Ok. Hsu is stepping by pushing off his rear foot. But, his hand coordinates with foot landing (simultaneously) causes him to lose torque and power by not planting his front foot first unlike other MAs. Also, Hsu's bringing both feet together with hands down can result in a KD.


Tyson steps by pushing off his rear foot, plants his front foot and knocks down Golota using compress/release, momentum, two foot punching, torque, weight shift and better timing.


Think your opponents foot..... that stomp is useful
Yes. But, planting both feet before punching is more powerful.


You are absolutely right on this. When you use dynamic punch, your back foot does not support your body structure during the punch impact. When I trained this on my heavy bag, I didn't feel comfortable in the beginner. It takes me some time to get used to it.

It may be similar to the superman punch - at least to use hop to gain distance.

Superman punch is not considered as powerful as planting both feet before punching.
 
Yeah, perfect circumstances are artificial. If we ever need to use this stuff for real, it will definitely be less than perfect. The chaos of combat guarantees a degeneration of the quality of our technique and application. Terrain contributes, as well as clothing, our mood, if we are tired or distracted, etc.
Absolutely. If we ever need to put our MA training to real combat, it probably won't happen in the dojo, dressed for indoors and primed for action. This is why I think practicing overly fancy and difficult techniques too much is a waste of time. Kata has various bunkai within them, and the same applies here. The simplest interpretation that's most direct with the best chance of success should be stressed.
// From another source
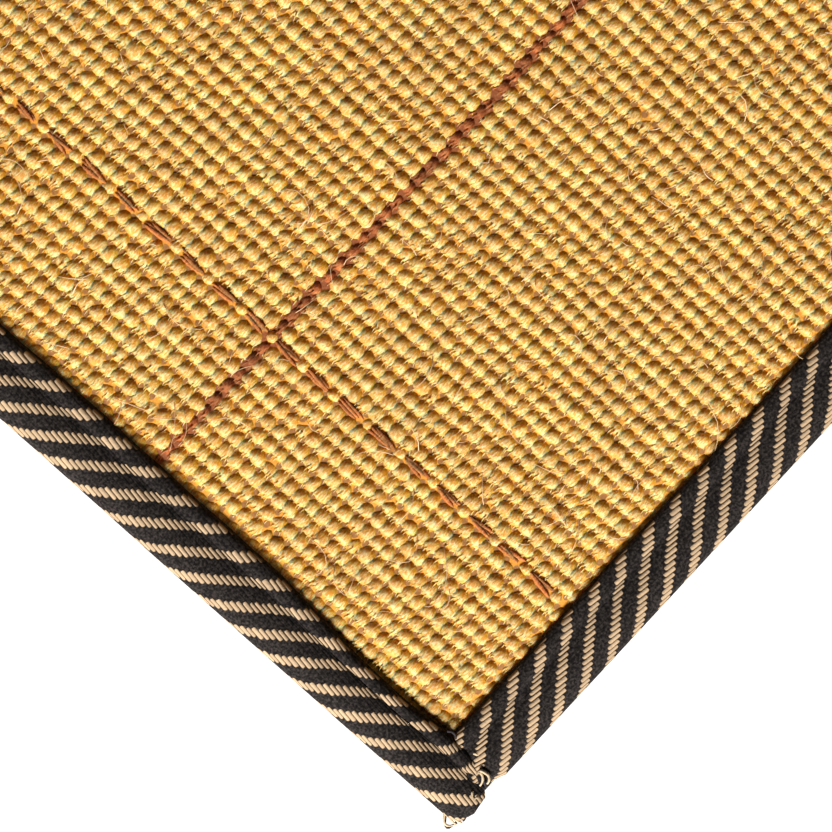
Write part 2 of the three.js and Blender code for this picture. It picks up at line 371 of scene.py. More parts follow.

Getting carried away with kata application may be fun, but always the question should be, "Will this be functional in a combat situation under less than ideal circumstances?" As you say, this results in technique degradation so we must keep things as simple as possible and practice them to a high degree to compensate for this. In my related experience at the park, that difficult technique I described would not be one I used in actual combat.